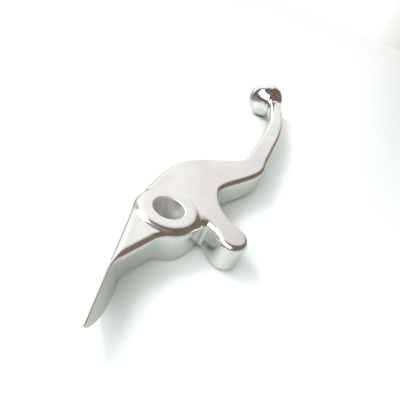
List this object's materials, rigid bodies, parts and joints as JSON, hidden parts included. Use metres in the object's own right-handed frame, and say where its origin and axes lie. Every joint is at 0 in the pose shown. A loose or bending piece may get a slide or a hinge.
{
  "type": "brake lever",
  "caption": "Polished one-piece brake lever with a bored pivot boss, a plunger finger, a thin switch tail and a doglegged blade that curls to a ball.",
  "frame": {"origin": "on the pivot bore's axis, half way through the plate's thickness", "axes": "+Z along the pivot bore towards the side with the taller boss face, +X from the pivot towards the ball"},
  "size_m": [0.1719, 0.0301, 0.0176],
  "materials": {
    "polished_aluminium": "polished, satin on the flat faces and bright on the ball, with soft edges"
  },
  "bodies": {
    "root": {"lever": "polished_aluminium"}
  },
  "joints": []
}
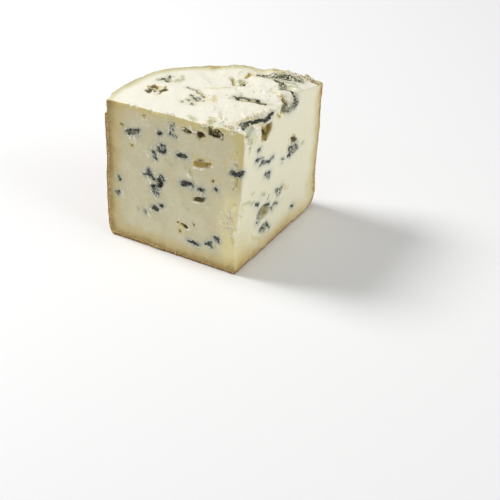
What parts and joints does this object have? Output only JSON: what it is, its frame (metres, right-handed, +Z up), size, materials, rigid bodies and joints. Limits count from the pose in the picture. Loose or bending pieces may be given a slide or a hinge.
{
  "type": "blue cheese",
  "caption": "Quarter wheel of crumbly blue cheese standing on its rind, with two smooth cut faces, a torn top and open gaps along its blue veins.",
  "frame": {"origin": "centre of the bounding box, at the flat base", "axes": "+Z up; +X along the longest extent, from the left rind corner to the right one; the thin edge where the cuts meet points to -Y and the curved rind faces +Y"},
  "size_m": [0.1528, 0.1054, 0.1084],
  "materials": {
    "cheese": "soft matt cream paste, yellower towards a thin tan rind, with dark blue-green mould in its gaps"
  },
  "bodies": {
    "root": {"blue_cheese": "cheese"}
  },
  "joints": []
}
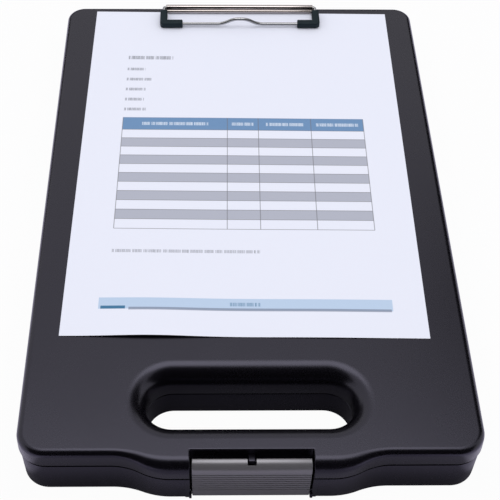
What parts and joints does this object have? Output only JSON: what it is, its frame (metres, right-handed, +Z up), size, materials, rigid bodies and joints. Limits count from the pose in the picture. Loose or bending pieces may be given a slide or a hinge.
{
  "type": "storage clipboard box",
  "caption": "Flat hinged case for A4 sheets with a carrying hole, a front grip latch and a spring wire clip that holds a form on the lid.",
  "frame": {"origin": "middle of the underside, halfway between the rear wall and the front bulge", "axes": "+X across the case, +Y towards the hinge and the clip, +Z up out of the lid"},
  "size_m": [0.25, 0.3964, 0.0442],
  "materials": {
    "case_plastic": "satin",
    "latch_plastic": "satin",
    "pin_steel": "drawn",
    "clip_chrome": "bright plated",
    "wire_chrome": "bright plated",
    "rivet_steel": "zinc plated",
    "spring_steel": "oiled",
    "cap_rubber": "matt",
    "form_paper": "uncoated"
  },
  "bodies": {
    "base": {"base_shell": "case_plastic", "hinge_pin_left": "pin_steel", "hinge_pin_right": "pin_steel", "latch_pin_left": "pin_steel", "latch_pin_right": "pin_steel"},
    "lid": {"lid_shell": "case_plastic", "clip_bracket": "clip_chrome", "clip_rivet_left": "rivet_steel", "clip_rivet_right": "rivet_steel", "clip_washer_left": "rivet_steel", "clip_washer_right": "rivet_steel", "bail_spring_left": "spring_steel", "bail_spring_right": "spring_steel", "form_sheet": "form_paper"},
    "latch": {"latch": "latch_plastic"},
    "bail": {"bail_wire": "wire_chrome", "bail_cap_left": "cap_rubber", "bail_cap_right": "cap_rubber"}
  },
  "joints": [
    {"name": "lid_hinge", "type": "hinge", "parent": "base", "child": "lid", "pos_m": [0, 0.1985, 0.025], "axis": [-1, 0, 0], "range_deg": [0, 180]},
    {"name": "latch_hinge", "type": "hinge", "parent": "base", "child": "latch", "pos_m": [0, -0.1896, 0.0034], "axis": [1, 0, 0], "range_deg": [0, 80]},
    {"name": "bail_hinge", "type": "hinge", "parent": "lid", "child": "bail", "pos_m": [0, 0.18935, 0.0392], "axis": [-1, 0, 0], "range_deg": [0, 100], "stiffness_Nm_per_rad": 0.05, "springref_deg": -28.65}
  ]
}
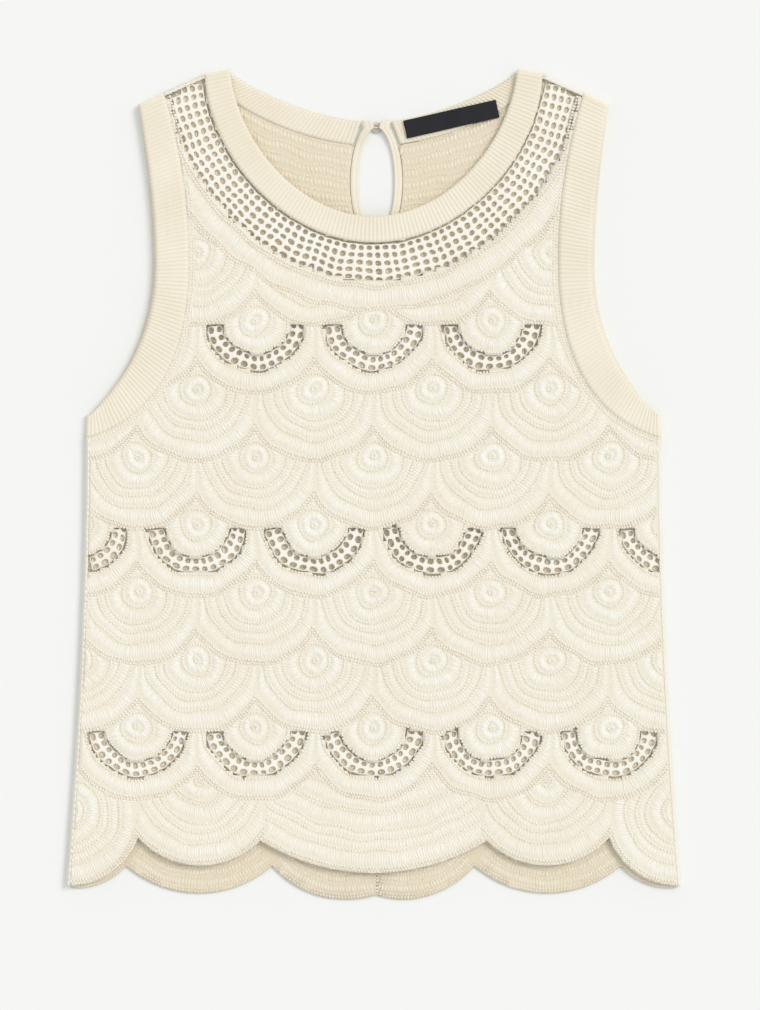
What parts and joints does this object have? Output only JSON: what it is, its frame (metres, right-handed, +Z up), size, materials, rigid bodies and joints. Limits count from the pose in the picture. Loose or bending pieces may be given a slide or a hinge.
{
  "type": "sleeveless crochet top",
  "caption": "Sleeveless cream crochet lace top laid flat, with ribbed neck and armhole bands, a keyhole back, a scalloped hem and a bare woven label.",
  "frame": {"origin": "middle of the whole top's box, on the surface that it lies on", "axes": "+X towards the garment's left shoulder as it lies on its back, on the viewer's right, +Y from hem to neck, +Z up out of the surface through the back and then the front"},
  "size_m": [0.4182, 0.564, 0.0084],
  "materials": {
    "crochet_lace": "matte cotton crochet lace",
    "rib_knit": "matte cotton rib knit",
    "shell_button": "pearly shell button",
    "woven_label": "dark woven damask, bare"
  },
  "bodies": {
    "root": {"front_panel": "crochet_lace", "back_panel_left": "crochet_lace", "back_panel_right": "crochet_lace", "front_neckband": "rib_knit", "back_neckband_left": "rib_knit", "back_neckband_right": "rib_knit", "armhole_band_left": "rib_knit", "armhole_band_right": "rib_knit", "keyhole_trim_left": "rib_knit", "keyhole_trim_right": "rib_knit", "button_loop": "rib_knit", "button": "shell_button", "label": "woven_label"}
  },
  "joints": []
}
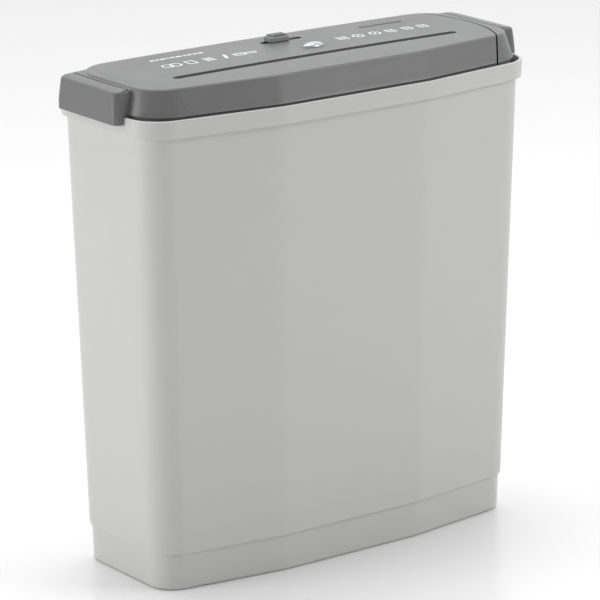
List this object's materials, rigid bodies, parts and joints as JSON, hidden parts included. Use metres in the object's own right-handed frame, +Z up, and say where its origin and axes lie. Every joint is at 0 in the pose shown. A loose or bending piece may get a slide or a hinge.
{
  "type": "paper shredder",
  "caption": "Strip-cut paper shredder: a crowned motor head with a sheet slot and slide switch sits in the rim of a tall tapered waste bin and lifts off to empty it.",
  "frame": {"origin": "centre of the bin's underside, on the ground", "axes": "+Z up, +X along the paper slot to the right as seen from the front, front faces -Y"},
  "size_m": [0.3246, 0.1366, 0.3385],
  "materials": {
    "bin_plastic": "satin moulded plastic, pale warm grey",
    "head_plastic": "satin moulded plastic, mid grey, fine grain",
    "dark_plastic": "moulded plastic, charcoal",
    "knob_plastic": "moulded plastic, mid grey, ribbed",
    "lens_plastic": "clear polished acrylic",
    "nylon": "natural nylon",
    "board": "green resist over glass epoxy",
    "soft_black": "soft black moulding",
    "ferrite": "sintered ferrite",
    "steel": "zinc-plated",
    "plate_steel": "pressed zinc-plated sheet",
    "tool_steel": "hardened, oiled",
    "bronze": "sintered bronze"
  },
  "bodies": {
    "bin": {"waste_bin": "bin_plastic"},
    "head": {"lower_housing": "dark_plastic", "top_cover": "head_plastic", "left_end_cap": "head_plastic", "right_end_cap": "head_plastic", "paper_guide": "dark_plastic", "indicator_lens": "lens_plastic", "mode_switch": "dark_plastic", "sensor_switch": "dark_plastic", "sensor_pin": "steel", "left_side_plate": "plate_steel", "right_side_plate": "plate_steel", "tie_rods": "steel", "cutter_bushes": "bronze", "front_comb": "dark_plastic", "rear_comb": "dark_plastic", "motor_can": "plate_steel", "motor_end_bell": "dark_plastic", "motor_magnets": "ferrite", "first_axle": "steel", "second_axle": "steel", "gearbox_cover": "plate_steel", "gearbox_pillars": "steel", "control_board": "board", "board_components": "dark_plastic", "cord_gland": "soft_black", "frame_feet": "steel", "frame_screws": "steel", "cap_screws": "steel", "cover_screws": "steel", "motor_screws": "steel", "gearbox_screws": "steel", "board_screws": "steel"},
    "front_cutter": {"front_cutter_shaft": "tool_steel", "front_cutter_discs": "tool_steel", "front_sync_gear": "tool_steel"},
    "rear_cutter": {"rear_cutter_shaft": "tool_steel", "rear_cutter_discs": "tool_steel", "rear_sync_gear": "tool_steel", "cutter_drive_gear": "tool_steel"},
    "motor_rotor": {"motor_shaft": "steel", "motor_armature": "tool_steel", "motor_fan": "nylon", "motor_pinion": "bronze"},
    "first_gear": {"first_gear": "nylon"},
    "second_gear": {"second_gear": "nylon"},
    "knob": {"mode_knob": "knob_plastic"},
    "sensor": {"sensor_lever": "nylon"}
  },
  "joints": [
    {"name": "head_lift", "type": "slide", "parent": "bin", "child": "head", "axis": [0, 0, 1], "range_m": [0, 0.12]},
    {"name": "rear_cutter_spin", "type": "hinge", "parent": "head", "child": "rear_cutter", "pos_m": [0, -0.01005, 0.288], "axis": [1, 0, 0], "continuous": true},
    {"name": "front_cutter_spin", "type": "hinge", "parent": "head", "child": "front_cutter", "pos_m": [0, -0.03555, 0.288], "axis": [1, 0, 0], "continuous": true},
    {"name": "second_gear_spin", "type": "hinge", "parent": "head", "child": "second_gear", "pos_m": [0, 0.02365, 0.28977], "axis": [1, 0, 0], "continuous": true},
    {"name": "first_gear_spin", "type": "hinge", "parent": "head", "child": "first_gear", "pos_m": [0, 0.00778, 0.26792], "axis": [1, 0, 0], "continuous": true},
    {"name": "motor_spin", "type": "hinge", "parent": "head", "child": "motor_rotor", "pos_m": [0, 0.03019, 0.27393], "axis": [1, 0, 0], "continuous": true},
    {"name": "mode_slide", "type": "slide", "parent": "head", "child": "knob", "axis": [1, 0, 0], "range_m": [-0.004, 0.011]},
    {"name": "sensor_press", "type": "hinge", "parent": "head", "child": "sensor", "pos_m": [0, -0.012, 0.313], "axis": [1, 0, 0], "range_deg": [0, 30], "stiffness_Nm_per_rad": 0.002, "springref_deg": -11.46}
  ],
  "couplings": [
    {"joint": "front_cutter_spin", "follows": "rear_cutter_spin", "ratio": -1},
    {"joint": "second_gear_spin", "follows": "rear_cutter_spin", "ratio": -2.8571},
    {"joint": "first_gear_spin", "follows": "rear_cutter_spin", "ratio": 8.1633},
    {"joint": "motor_spin", "follows": "rear_cutter_spin", "ratio": -25.656}
  ]
}
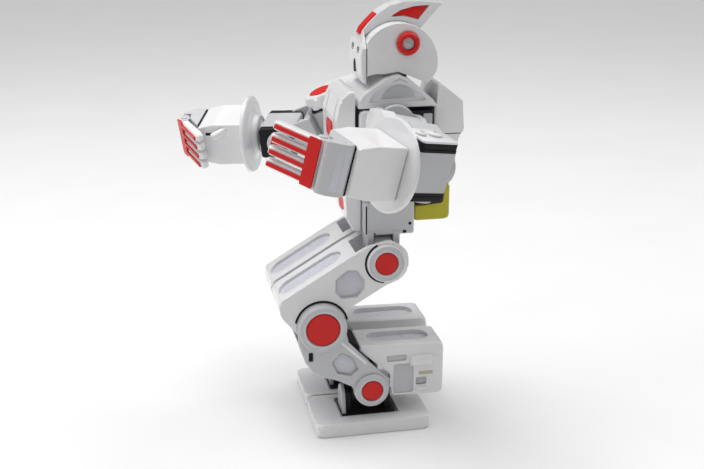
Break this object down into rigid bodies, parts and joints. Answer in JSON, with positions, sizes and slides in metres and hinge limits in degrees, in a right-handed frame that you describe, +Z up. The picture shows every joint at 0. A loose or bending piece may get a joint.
{
  "type": "walking humanoid robot",
  "caption": "Hobby walking humanoid robot in white, grey and red plastic: crested head, arms with cuff guards and finger combs, crouched legs with boxed calves and flat feet.",
  "frame": {"origin": "middle of the bounding box in X and Y, at floor level under the soles", "axes": "+Z up, the robot faces -Y, its left side is at +X"},
  "size_m": [0.3084, 0.216, 0.3414],
  "materials": {
    "white_plastic": "gloss",
    "light_grey_plastic": "satin",
    "grey_case": "satin",
    "black_servo": "matte",
    "red_plastic": "gloss",
    "yellow_plastic": "satin"
  },
  "bodies": {
    "torso": {"torso_frame": "black_servo", "pelvis_frame": "light_grey_plastic", "chest_cover": "white_plastic", "chest_badge": "red_plastic", "belly_cover": "white_plastic", "belly_badge": "red_plastic", "shoulder_collar": "white_plastic", "neck_servo": "black_servo", "side_panel_left": "white_plastic", "side_panel_right": "white_plastic", "backpack": "white_plastic", "battery_tray": "yellow_plastic", "battery_pack": "black_servo"},
    "head": {"head_shell": "white_plastic", "ear_ring_left": "red_plastic", "ear_ring_right": "red_plastic", "face_plate": "white_plastic", "crest_fin": "white_plastic"},
    "switch": {"power_switch": "red_plastic"},
    "shoulder_left": {"shoulder_yoke_left": "light_grey_plastic"},
    "upper_arm_left": {"upper_arm_core_left": "light_grey_plastic", "upper_arm_cover_left": "white_plastic", "upper_arm_cap_left": "red_plastic"},
    "elbow_left": {"elbow_case_left": "grey_case"},
    "forearm_left": {"arm_guard_left": "white_plastic", "forearm_shell_left": "white_plastic", "palm_block_left": "light_grey_plastic", "finger_comb_left": "white_plastic", "finger_trim_left": "red_plastic"},
    "hip_left": {"hip_block_left": "light_grey_plastic"},
    "thigh_left": {"thigh_shell_left": "white_plastic", "hip_cap_left": "red_plastic"},
    "shank_left": {"shank_frame_left": "light_grey_plastic", "knee_cap_left": "red_plastic", "ankle_cap_left": "red_plastic", "calf_box_left": "white_plastic"},
    "ankle_left": {"ankle_block_left": "black_servo"},
    "foot_left": {"foot_plate_left": "white_plastic", "foot_yoke_left": "black_servo"},
    "shoulder_right": {"shoulder_yoke_right": "light_grey_plastic"},
    "upper_arm_right": {"upper_arm_core_right": "light_grey_plastic", "upper_arm_cover_right": "white_plastic", "upper_arm_cap_right": "red_plastic"},
    "elbow_right": {"elbow_case_right": "grey_case"},
    "forearm_right": {"arm_guard_right": "white_plastic", "forearm_shell_right": "white_plastic", "palm_block_right": "light_grey_plastic", "finger_comb_right": "white_plastic", "finger_trim_right": "red_plastic"},
    "hip_right": {"hip_block_right": "light_grey_plastic"},
    "thigh_right": {"thigh_shell_right": "white_plastic", "hip_cap_right": "red_plastic"},
    "shank_right": {"shank_frame_right": "light_grey_plastic", "knee_cap_right": "red_plastic", "ankle_cap_right": "red_plastic", "calf_box_right": "white_plastic"},
    "ankle_right": {"ankle_block_right": "black_servo"},
    "foot_right": {"foot_plate_right": "white_plastic", "foot_yoke_right": "black_servo"}
  },
  "joints": [
    {"name": "head_yaw", "type": "hinge", "parent": "torso", "child": "head", "pos_m": [-0.02209, 0.05476, 0.285], "axis": [0, 0, 1], "range_deg": [-11, 11]},
    {"name": "power_switch_slide", "type": "slide", "parent": "torso", "child": "switch", "axis": [1, 0, 0], "range_m": [0, 0.0074]},
    {"name": "shoulder_pitch_left", "type": "hinge", "parent": "torso", "child": "shoulder_left", "pos_m": [0.02841, 0.04976, 0.253], "axis": [-1, 0, 0], "range_deg": [-30, 30]},
    {"name": "shoulder_roll_left", "type": "hinge", "parent": "shoulder_left", "child": "upper_arm_left", "pos_m": [0.02841, 0.04976, 0.253], "axis": [0, -0.9744, 0.225], "range_deg": [-45, 6]},
    {"name": "elbow_flex_left", "type": "hinge", "parent": "upper_arm_left", "child": "elbow_left", "pos_m": [0.10996, 0.04783, 0.24465], "axis": [-0.1045, -0.2237, -0.969], "range_deg": [-45, 10]},
    {"name": "forearm_turn_left", "type": "hinge", "parent": "elbow_left", "child": "forearm_left", "pos_m": [0.10996, 0.04783, 0.24465], "axis": [-0.3564, 0.9181, -0.1735], "range_deg": [-80, 15]},
    {"name": "hip_roll_left", "type": "hinge", "parent": "torso", "child": "hip_left", "pos_m": [0.00341, 0.04176, 0.15], "axis": [0, -1, 0], "range_deg": [0, 14]},
    {"name": "hip_pitch_left", "type": "hinge", "parent": "hip_left", "child": "thigh_left", "pos_m": [0.00341, 0.04176, 0.143], "axis": [-1, 0, 0], "range_deg": [-20, 24]},
    {"name": "knee_flex_left", "type": "hinge", "parent": "thigh_left", "child": "shank_left", "pos_m": [0.00341, -0.01024, 0.093], "axis": [1, 0, 0], "range_deg": [-32, 30]},
    {"name": "ankle_pitch_left", "type": "hinge", "parent": "shank_left", "child": "ankle_left", "pos_m": [0.00341, 0.02976, 0.036], "axis": [-1, 0, 0], "range_deg": [-12, 12]},
    {"name": "ankle_roll_left", "type": "hinge", "parent": "ankle_left", "child": "foot_left", "pos_m": [0.00341, 0.02976, 0.024], "axis": [0, -1, 0], "range_deg": [0, 7]},
    {"name": "shoulder_pitch_right", "type": "hinge", "parent": "torso", "child": "shoulder_right", "pos_m": [-0.07259, 0.04976, 0.253], "axis": [-1, 0, 0], "range_deg": [-20, 36]},
    {"name": "shoulder_roll_right", "type": "hinge", "parent": "shoulder_right", "child": "upper_arm_right", "pos_m": [-0.07259, 0.04976, 0.253], "axis": [0, 0.4384, -0.8988], "range_deg": [-20, 20]},
    {"name": "elbow_flex_right", "type": "hinge", "parent": "upper_arm_right", "child": "elbow_right", "pos_m": [-0.10594, -0.01757, 0.22016], "axis": [-0.9135, 0.3656, 0.1783], "range_deg": [-20, 55]},
    {"name": "forearm_turn_right", "type": "hinge", "parent": "elbow_right", "child": "forearm_right", "pos_m": [-0.10594, -0.01757, 0.22016], "axis": [-0.381, -0.9226, -0.0603], "range_deg": [-15, 80]},
    {"name": "hip_roll_right", "type": "hinge", "parent": "torso", "child": "hip_right", "pos_m": [-0.04759, 0.04176, 0.15], "axis": [0, 1, 0], "range_deg": [0, 14]},
    {"name": "hip_pitch_right", "type": "hinge", "parent": "hip_right", "child": "thigh_right", "pos_m": [-0.04759, 0.04176, 0.143], "axis": [-1, 0, 0], "range_deg": [-20, 24]},
    {"name": "knee_flex_right", "type": "hinge", "parent": "thigh_right", "child": "shank_right", "pos_m": [-0.04759, -0.01024, 0.093], "axis": [1, 0, 0], "range_deg": [-32, 30]},
    {"name": "ankle_pitch_right", "type": "hinge", "parent": "shank_right", "child": "ankle_right", "pos_m": [-0.04759, 0.02976, 0.036], "axis": [-1, 0, 0], "range_deg": [-12, 12]},
    {"name": "ankle_roll_right", "type": "hinge", "parent": "ankle_right", "child": "foot_right", "pos_m": [-0.04759, 0.02976, 0.024], "axis": [0, 1, 0], "range_deg": [0, 7]}
  ]
}
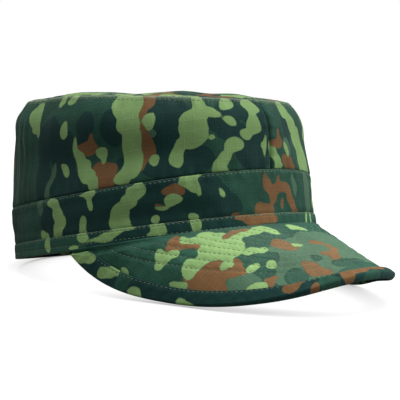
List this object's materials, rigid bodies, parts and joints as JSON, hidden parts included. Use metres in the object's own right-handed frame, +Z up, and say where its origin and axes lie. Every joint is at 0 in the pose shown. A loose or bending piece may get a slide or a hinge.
{
  "type": "patrol cap",
  "caption": "Soft flat-topped cloth cap with a sewn band round its foot and a stiffened, arched peak; it stands by itself.",
  "frame": {"origin": "middle of the cap's own box, on the surface that it stands on", "axes": "+Z up from that surface; -Y towards the peak, so the wearer's right is -X and left is +X"},
  "size_m": [0.1756, 0.272, 0.1104],
  "materials": {
    "crown_cloth": "ripstop cotton blend printed in light green, brown, mid green, grey-green and near black, matt",
    "band_cloth": "the same printed ripstop cloth, doubled, matt",
    "strip_cloth": "the same printed ripstop cloth, folded over the edge as a bound strip, matt",
    "peak_cloth": "the same printed ripstop cloth, quilted over a stiffener with rows of stitching, matt"
  },
  "bodies": {
    "root": {"crown_top": "crown_cloth", "crown_side_right": "crown_cloth", "crown_side_left": "crown_cloth", "band": "band_cloth", "hem_strip": "strip_cloth", "peak": "peak_cloth", "peak_edge_strip": "strip_cloth"}
  },
  "joints": []
}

> What you should do
Show all lines from the records above where the word "with" occurs.

> Problem solution
  "caption": "Polished one-piece brake lever with a bored pivot boss, a plunger finger, a thin switch tail and a doglegged blade that curls to a ball.",
  "frame": {"origin": "on the pivot bore's axis, half way through the plate's thickness", "axes": "+Z along the pivot bore towards the side with the taller boss face, +X from the pivot towards the ball"},
    "polished_aluminium": "polished, satin on the flat faces and bright on the ball, with soft edges"
  "caption": "Quarter wheel of crumbly blue cheese standing on its rind, with two smooth cut faces, a torn top and open gaps along its blue veins.",
    "cheese": "soft matt cream paste, yellower towards a thin tan rind, with dark blue-green mould in its gaps"
  "caption": "Flat hinged case for A4 sheets with a carrying hole, a front grip latch and a spring wire clip that holds a form on the lid.",
  "caption": "Sleeveless cream crochet lace top laid flat, with ribbed neck and armhole bands, a keyhole back, a scalloped hem and a bare woven label.",
  "caption": "Strip-cut paper shredder: a crowned motor head with a sheet slot and slide switch sits in the rim of a tall tapered waste bin and lifts off to empty it.",
Break this object down into rigid bodies, parts and joints. Answer in JSON, with positions, sizes and slides in metres and hinge limits in degrees, in a right-handed frame that you describe, +Z up. The picture shows every joint at 0. A loose or bending piece may get a joint.
  "caption": "Hobby walking humanoid robot in white, grey and red plastic: crested head, arms with cuff guards and finger combs, crouched legs with boxed calves and flat feet.",
  "caption": "Soft flat-topped cloth cap with a sewn band round its foot and a stiffened, arched peak; it stands by itself.",
    "peak_cloth": "the same printed ripstop cloth, quilted over a stiffener with rows of stitching, matt"